Cela a été rendu possible par cette caractéristique institutionnelle française qu’est le scrutin majoritaire à deux tours, qui élimine in fine toute représentation parlementaire, ou presque, pour un parti qui peut faire plus de 15%. Or, si vous regardez le pays qui est sans doute le plus proche de nous par la mentalité, l’Italie, les populistes coalisés ont fini par arriver au pouvoir sans que le pays soit jamais passé par la case « émeutes » : on n’a pas vu Rome brûler comme Paris avant l’arrivée de Salvini. Je mets cela sur le compte du système électoral italien, proportionnel, qui rend réellement compte de la composition politique du pays et a permis une transition « en souplesse » vers ce qu’on peut appeler l’alternance populiste. Alors qu’en France, si la même évolution semble couver, les institutions y font obstacle. Et c’est très dangereux : cela rend le régime instable.

Pensez vous que l'on pourrait schématiser la population par ensembles, entre un tiers état représenté par les classes populaires et classes moyennes, un clergé représenté par les classes supérieures, les fonctionnaires, et la technocratie, et les 1% ?

Je vois que vous voulez faire un parallèle avec les trois ordres de l’Ancien Régime à la fin de la Révolution. Je comprends cette volonté mais je proposerai un découpage un peu différent : en effet les « 1% » les plus fortunés ne font pas nécessairement partie d’une caste à part : il faut se souvenir qu’aujourd’hui, en France, un couple avec deux enfants fait partie des 1% plus gros revenus à partir de 15.000 € de revenu par mois. C’est très important, bien sûr, mais de (relativement) nombreux foyers de notables de province, par exemple, peuvent avoir de tels revenus, sans pour autant avoir le moindre rapport avec le pouvoir et les centres de décision du pays. Il faut donc oublier ce mythe du « 1% » qui désignerait de très grandes fortunes. Les très grandes fortunes ne se trouvent que dans un et même plutôt deux ordres de grandeur au-dessus, dans le 0,01%.

D’ailleurs, sous l’Ancien Régime, les castes se distinguaient de la fortune : il y avait des membres du clergé et de la noblesse pauvres, et des bourgeois du Tiers Etat riches. Si l’on veut faire un parallèle pertinent, il faut me semble-t-il le fonder sur le rôle sociopolitique et la place économique des différentes populations.

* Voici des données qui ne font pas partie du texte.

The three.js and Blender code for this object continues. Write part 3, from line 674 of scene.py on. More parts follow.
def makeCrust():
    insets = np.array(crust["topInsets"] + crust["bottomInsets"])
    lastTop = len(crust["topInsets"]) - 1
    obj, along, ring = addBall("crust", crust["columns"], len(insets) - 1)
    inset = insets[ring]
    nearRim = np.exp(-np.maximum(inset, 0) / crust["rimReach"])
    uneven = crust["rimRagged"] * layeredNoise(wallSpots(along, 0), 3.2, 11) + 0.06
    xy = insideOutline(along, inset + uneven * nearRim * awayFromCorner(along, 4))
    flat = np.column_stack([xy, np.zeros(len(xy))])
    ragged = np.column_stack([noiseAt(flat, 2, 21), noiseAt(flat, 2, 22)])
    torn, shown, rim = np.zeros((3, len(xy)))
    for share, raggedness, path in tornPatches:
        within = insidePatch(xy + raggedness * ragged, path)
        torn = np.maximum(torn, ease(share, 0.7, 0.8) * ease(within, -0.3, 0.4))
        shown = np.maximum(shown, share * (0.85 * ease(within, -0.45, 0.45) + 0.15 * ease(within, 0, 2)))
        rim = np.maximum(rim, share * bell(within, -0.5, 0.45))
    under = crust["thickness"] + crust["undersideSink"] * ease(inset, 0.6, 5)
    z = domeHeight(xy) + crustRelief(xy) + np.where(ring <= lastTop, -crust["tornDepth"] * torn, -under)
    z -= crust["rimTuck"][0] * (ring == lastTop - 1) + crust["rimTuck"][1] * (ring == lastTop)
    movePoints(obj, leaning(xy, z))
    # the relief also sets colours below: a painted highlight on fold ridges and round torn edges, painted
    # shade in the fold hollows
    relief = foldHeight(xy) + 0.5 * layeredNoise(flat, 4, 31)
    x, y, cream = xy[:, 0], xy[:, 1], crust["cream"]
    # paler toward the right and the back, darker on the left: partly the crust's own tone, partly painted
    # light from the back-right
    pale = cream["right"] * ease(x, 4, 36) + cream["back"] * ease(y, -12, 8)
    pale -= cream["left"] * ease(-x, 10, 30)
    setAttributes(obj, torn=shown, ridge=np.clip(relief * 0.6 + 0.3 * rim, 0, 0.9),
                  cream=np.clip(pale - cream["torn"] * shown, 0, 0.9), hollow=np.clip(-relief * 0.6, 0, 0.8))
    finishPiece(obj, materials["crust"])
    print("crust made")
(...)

Et dans ce cas, je dirais plutôt que la technocratie des hauts fonctionnaires, qui tiennent les leviers de l’administration et survivent aux mandats électoraux et aux alternances démocratiques, tout en étant très touchés par l’endogamie, ce qu’on appelle la reproduction des élites, et tous issus de la même formation - sciences-po et l’ENA pour les plus hauts placés - constituent la nouvelle noblesse. Le clergé, qui est là pour légitimer le Pouvoir, le critiquer modérément et relayer la pensée qu’il veut dominante,  ce sont aujourd’hui les « grands » médias : toute la presse écrite subventionnée, le service public audiovisuel (la redevance est la nouvelle dîme), et parfois les chaînes d’information possédées par de grandes fortunes proches du Pouvoir. Le Tiers Etat, ce sont les autres, ceux aux dépens desquels vivent les deux premiers groupes, ce qui va de l’ouvrier au SMIC qui lutte pour joindre les deux bouts à l’entrepreneur fortuné ou au notable bourgeois qui paient l’impôt sur la fortune immobilière et se battent pour maintenir le volume de leur patrimoine en dépit de la fiscalité élevée.

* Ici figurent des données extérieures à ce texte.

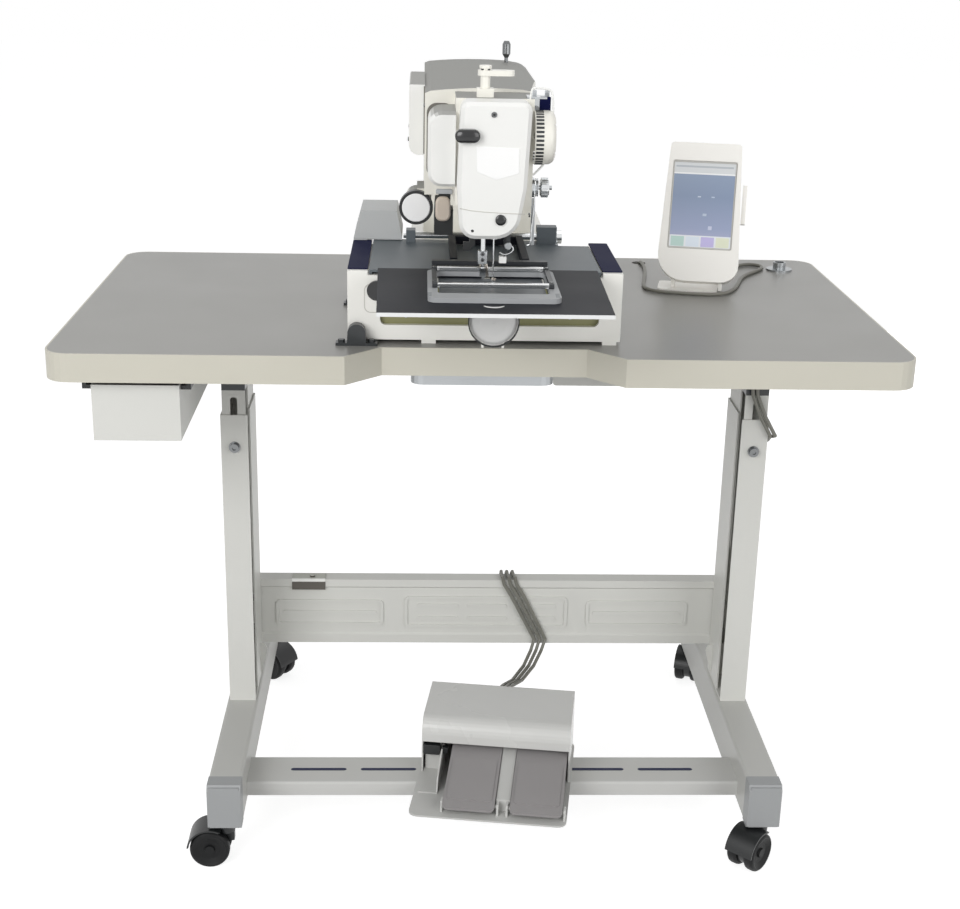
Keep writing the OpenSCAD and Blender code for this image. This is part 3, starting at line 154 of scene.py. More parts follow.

Ne pourrait-on pas alors considérer que la politique d'Emmanuel Macron, perçue comme le Président des riches, et le représentant de la technocratie, dispose d'un socle d'une pyramide à l'envers, expliquant la situation actuelle ?

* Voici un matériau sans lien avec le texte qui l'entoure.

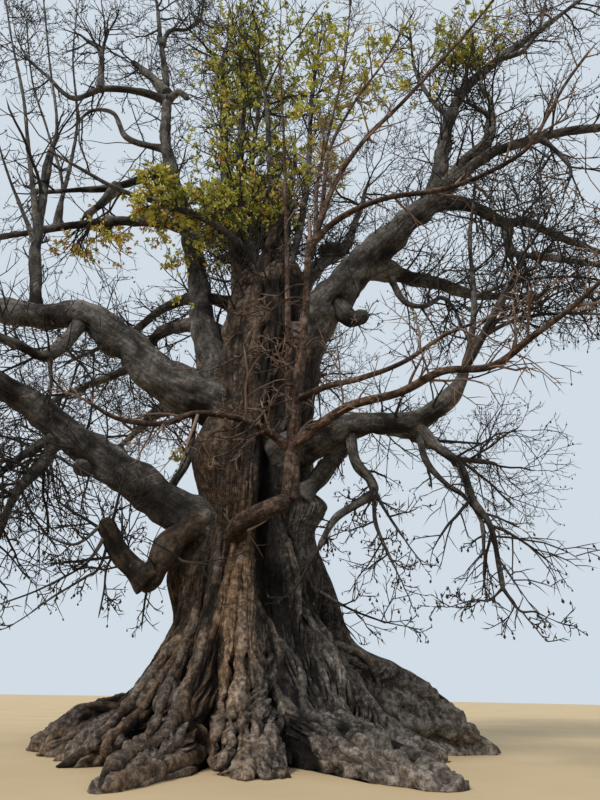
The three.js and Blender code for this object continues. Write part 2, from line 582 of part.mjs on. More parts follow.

Economiquement, la suppression de la taxation excessive des plus riches n’est certainement pas une absurdité : elle fait revenir les fortunes et encourage le développement des patrimoines, c’est donc une bonne mesure pour permettre la compétitivité du pays et l’enrichissement de la population. Le problème c’est que politiquement, une telle mesure ne peut pas être prise sans faire simultanément un gros effort sur la fiscalité touchant les classes moyennes, afin de s’assurer le soutien de celles-ci et donner un sentiment d’équité. Or, les classes moyennes, lorsqu’elles ont bénéficié de la baisse de la taxe d’habitation - ce qui n’est le cas que des moins aisées - ont perdu tout autant dans la taxation des carburants. Le soutien des classes moyennes est dès lors perdu, et sans doute d’autant plus fortement qu’il y a eu un véritable espoir avec l’élection de Macron : le jeune candidat se présentant hors des partis traditionnels et créant son propre mouvement à partir de rien semblait une façon de renverser la table tout en restant « modérés ». C’était comme voter populiste sans voter vraiment populiste. Je pense qu’il ne faut pas sous-estimer la déception populaire dans ce mouvement des Gilets Jaunes ; peut-être pas chez les Gilets eux-mêmes, mais au moins dans cette opinion qui les soutient aux trois quarts, et continue de le faire en dépit des violences.